Mr. New's reputation as a book-illustrator was first made in 1896, when an edition of 'The Compleat Angler' with many drawings by him appeared. The homely architecture of Essex villages and small towns, the low meadows and quiet streams, gave him opportunity for drawings that are pleasant on the page. Two garden books, or strictly speaking, one--for 'In the Garden of Peace' was succeeded by 'Outside the Garden'--contain natural history drawings similar to those of fish in 'The Compleat Angler' and of birds in White's 'Selborne.' The illustrations to 'Oxford and its Colleges,' and 'Cambridge and its Colleges,' are less representative of the best Mr. New can do than books where village architecture, or the irregular house-frontage of country high-streets are his subject. Illustrating Shakespeare's country, 'Sussex,' and 'The Wessex of Thomas Hardy,' brought him into regions of the country-town; but the most important of his recent drawings are those in 'The Natural History of Selborne,' published in 1900. The drawing of 'Selborne Street' is from that volume.

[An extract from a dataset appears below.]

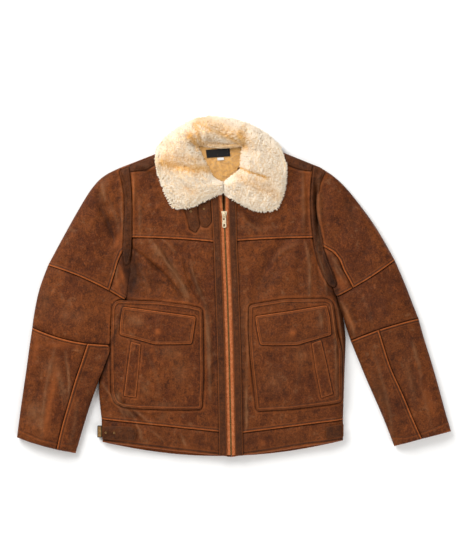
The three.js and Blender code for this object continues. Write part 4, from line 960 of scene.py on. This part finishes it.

With Mr. New, Mr. R. J. Williams and Mr. H. P. Clifford illustrated Mr. Aymer Vallance's two books on William Morris. Their illustrations are fit records of the homes and working-places of the great man who approved their art. Mr. Frederick Griggs, who since 1900 has illustrated three or four garden books, also follows the principles of Mr. New, but with more variety in detail, less formality in tree-drawing and in the rendering of paths and roads and streams and sunshine, in short, with more of art outside the school, than Mr. New permits himself.